Vorliegend hat der Kläger auf das Tragen einer Schutzkleidung ausgerechnet an den Beinen (Kopf und Oberkörper waren hinreichend geschützt), also dort, wo die Verletzungsgefahr am größten ist, verzichtet. Es kann ohne Weiteres davon ausgegangen werden, dass jedenfalls ein nicht unerheblicher Teil der am linken Bein erlittenen Verletzungen wie Prellungen und Risswunden, die eine umfangreiche chirurgische Wundversorgung erforderten, nicht eingetreten wäre, wenn der Kläger auch an den Beinen eine Schutzkleidung getragen hätte ...“
Mit diesem Urteil hat ein Obergericht erstmalig das Mitverschulden von Motorradfahrern festgestellt, die auf komplette Schutzkleidung verzichten und somit ein erhebliches Verletzungsrisiko eingehen.
Der Fahrlehrer haftet
Auf Grundlage dieser Rechtsprechung ist eine Pflichtverletzung anzunehmen, wenn ein Fahrlehrer bei der Ausbildung oder Prüfung zulässt, dass sein Motorradfahrschüler in Jeans fährt.

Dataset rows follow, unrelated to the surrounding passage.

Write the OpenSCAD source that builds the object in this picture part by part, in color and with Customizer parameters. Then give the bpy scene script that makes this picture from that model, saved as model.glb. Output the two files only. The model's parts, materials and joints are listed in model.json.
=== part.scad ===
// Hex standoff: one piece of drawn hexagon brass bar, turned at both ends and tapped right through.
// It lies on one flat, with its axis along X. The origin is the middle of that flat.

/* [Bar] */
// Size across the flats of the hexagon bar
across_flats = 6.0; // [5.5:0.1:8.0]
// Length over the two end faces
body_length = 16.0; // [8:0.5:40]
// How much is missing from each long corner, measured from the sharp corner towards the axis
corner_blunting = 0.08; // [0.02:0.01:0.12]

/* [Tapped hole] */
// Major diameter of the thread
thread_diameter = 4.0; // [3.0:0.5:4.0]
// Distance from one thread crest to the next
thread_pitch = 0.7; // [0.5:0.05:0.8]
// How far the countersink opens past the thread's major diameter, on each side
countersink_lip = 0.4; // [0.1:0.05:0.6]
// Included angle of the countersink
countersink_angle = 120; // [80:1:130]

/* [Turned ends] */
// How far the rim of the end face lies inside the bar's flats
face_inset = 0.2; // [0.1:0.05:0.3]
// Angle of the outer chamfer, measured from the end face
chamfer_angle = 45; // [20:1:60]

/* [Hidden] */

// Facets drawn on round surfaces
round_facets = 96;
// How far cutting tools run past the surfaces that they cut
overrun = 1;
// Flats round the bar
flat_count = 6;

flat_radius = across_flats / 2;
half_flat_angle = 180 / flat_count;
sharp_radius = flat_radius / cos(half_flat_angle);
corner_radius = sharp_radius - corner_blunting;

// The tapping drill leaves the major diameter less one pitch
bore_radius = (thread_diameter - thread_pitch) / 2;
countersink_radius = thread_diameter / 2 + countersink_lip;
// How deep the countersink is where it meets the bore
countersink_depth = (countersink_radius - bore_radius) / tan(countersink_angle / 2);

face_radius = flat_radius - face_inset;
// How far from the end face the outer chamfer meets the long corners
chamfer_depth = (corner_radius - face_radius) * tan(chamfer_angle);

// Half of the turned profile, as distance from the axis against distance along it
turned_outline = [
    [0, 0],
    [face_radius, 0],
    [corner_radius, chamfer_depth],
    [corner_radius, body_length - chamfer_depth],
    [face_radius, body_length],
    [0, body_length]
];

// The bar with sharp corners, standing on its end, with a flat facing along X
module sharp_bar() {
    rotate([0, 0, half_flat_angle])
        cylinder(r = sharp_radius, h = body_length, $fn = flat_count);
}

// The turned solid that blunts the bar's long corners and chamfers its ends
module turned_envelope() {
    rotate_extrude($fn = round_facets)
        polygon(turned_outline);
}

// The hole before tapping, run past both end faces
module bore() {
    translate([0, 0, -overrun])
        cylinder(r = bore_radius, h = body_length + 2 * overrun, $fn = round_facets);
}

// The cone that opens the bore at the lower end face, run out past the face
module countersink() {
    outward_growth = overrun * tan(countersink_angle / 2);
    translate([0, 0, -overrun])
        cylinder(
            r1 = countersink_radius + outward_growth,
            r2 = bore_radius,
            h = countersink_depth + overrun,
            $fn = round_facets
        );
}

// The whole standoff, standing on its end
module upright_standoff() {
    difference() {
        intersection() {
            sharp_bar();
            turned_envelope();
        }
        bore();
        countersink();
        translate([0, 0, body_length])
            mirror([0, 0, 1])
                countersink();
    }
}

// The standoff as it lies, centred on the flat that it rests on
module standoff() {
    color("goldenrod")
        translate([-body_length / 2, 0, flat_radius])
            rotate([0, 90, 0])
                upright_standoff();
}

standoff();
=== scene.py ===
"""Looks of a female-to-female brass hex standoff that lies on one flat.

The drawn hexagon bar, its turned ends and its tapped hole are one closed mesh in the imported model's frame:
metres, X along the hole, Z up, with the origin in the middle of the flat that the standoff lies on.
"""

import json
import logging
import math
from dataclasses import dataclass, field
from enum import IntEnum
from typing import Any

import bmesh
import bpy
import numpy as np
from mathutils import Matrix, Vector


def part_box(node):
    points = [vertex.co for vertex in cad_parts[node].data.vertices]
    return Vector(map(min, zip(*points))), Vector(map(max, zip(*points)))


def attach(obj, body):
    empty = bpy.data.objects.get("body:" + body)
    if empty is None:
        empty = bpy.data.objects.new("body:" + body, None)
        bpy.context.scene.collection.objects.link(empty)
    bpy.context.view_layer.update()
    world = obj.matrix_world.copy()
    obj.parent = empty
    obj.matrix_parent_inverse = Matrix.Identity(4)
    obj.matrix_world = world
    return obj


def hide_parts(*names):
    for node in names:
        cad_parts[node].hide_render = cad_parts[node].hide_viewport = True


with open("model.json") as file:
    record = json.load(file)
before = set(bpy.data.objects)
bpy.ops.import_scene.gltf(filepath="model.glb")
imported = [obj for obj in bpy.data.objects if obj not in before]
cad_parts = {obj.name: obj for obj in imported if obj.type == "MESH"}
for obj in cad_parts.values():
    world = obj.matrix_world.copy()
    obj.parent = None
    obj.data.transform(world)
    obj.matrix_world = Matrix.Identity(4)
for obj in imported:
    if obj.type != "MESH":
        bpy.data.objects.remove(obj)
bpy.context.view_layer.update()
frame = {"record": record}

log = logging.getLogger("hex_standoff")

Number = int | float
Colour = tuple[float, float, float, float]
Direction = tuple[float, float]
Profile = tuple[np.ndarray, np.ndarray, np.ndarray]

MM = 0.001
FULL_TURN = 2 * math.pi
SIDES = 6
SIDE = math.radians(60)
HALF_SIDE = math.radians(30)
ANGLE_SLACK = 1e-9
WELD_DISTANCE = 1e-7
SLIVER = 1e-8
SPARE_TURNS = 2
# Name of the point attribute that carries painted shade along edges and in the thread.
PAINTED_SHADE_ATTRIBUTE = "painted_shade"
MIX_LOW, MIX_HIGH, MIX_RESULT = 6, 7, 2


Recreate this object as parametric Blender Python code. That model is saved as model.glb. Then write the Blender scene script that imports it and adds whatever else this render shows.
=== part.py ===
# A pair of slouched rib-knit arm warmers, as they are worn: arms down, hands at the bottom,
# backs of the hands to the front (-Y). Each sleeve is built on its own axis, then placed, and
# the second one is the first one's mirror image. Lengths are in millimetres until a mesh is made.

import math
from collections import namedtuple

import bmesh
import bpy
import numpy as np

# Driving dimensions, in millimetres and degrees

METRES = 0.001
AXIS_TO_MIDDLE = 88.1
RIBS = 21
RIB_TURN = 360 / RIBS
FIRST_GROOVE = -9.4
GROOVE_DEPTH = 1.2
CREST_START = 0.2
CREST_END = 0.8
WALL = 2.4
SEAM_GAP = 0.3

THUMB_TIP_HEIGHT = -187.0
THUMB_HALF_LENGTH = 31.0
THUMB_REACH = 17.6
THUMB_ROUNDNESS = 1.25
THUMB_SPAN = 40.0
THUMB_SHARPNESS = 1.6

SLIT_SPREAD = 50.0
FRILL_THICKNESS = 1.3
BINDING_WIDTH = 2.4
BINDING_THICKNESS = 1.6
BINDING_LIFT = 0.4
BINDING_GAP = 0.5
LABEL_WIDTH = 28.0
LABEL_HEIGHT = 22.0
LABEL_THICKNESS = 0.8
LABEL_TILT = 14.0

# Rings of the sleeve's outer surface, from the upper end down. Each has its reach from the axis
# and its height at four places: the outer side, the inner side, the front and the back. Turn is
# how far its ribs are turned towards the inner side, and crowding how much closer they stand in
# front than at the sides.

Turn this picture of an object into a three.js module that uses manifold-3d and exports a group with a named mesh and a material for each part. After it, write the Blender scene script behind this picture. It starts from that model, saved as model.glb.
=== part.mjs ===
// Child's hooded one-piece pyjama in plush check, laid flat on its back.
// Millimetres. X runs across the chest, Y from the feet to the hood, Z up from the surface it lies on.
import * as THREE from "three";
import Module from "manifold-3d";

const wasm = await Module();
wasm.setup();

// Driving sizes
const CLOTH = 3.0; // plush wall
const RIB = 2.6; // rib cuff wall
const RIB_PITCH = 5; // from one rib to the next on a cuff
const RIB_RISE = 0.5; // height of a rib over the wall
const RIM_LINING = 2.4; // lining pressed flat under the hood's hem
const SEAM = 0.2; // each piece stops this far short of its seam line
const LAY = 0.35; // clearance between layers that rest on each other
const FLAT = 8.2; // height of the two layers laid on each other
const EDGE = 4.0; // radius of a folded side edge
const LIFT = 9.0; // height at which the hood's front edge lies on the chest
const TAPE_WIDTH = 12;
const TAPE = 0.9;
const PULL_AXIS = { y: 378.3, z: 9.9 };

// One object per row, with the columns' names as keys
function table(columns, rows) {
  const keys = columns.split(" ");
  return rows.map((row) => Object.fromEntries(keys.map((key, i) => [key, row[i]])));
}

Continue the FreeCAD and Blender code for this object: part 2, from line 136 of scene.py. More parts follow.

Auch bei einem vom Fahrschüler selbst oder einem Dritten verschuldeten Unfall haftet der Fahrlehrer sowohl vertraglich (§§ 280, 276, 249 BGB) als auch deliktisch (§§ 823 ff BGB) für Verletzungen, die bei vorhandener Schutzkleidung nicht oder nur vermindert eingetreten wären. In diesem Zusammenhang ist zu erwähnen, dass auch die Fahrlehrerverbände sich seit Langem öffentlich zur Notwendigkeit kompletter Schutzkleidung bekannt haben.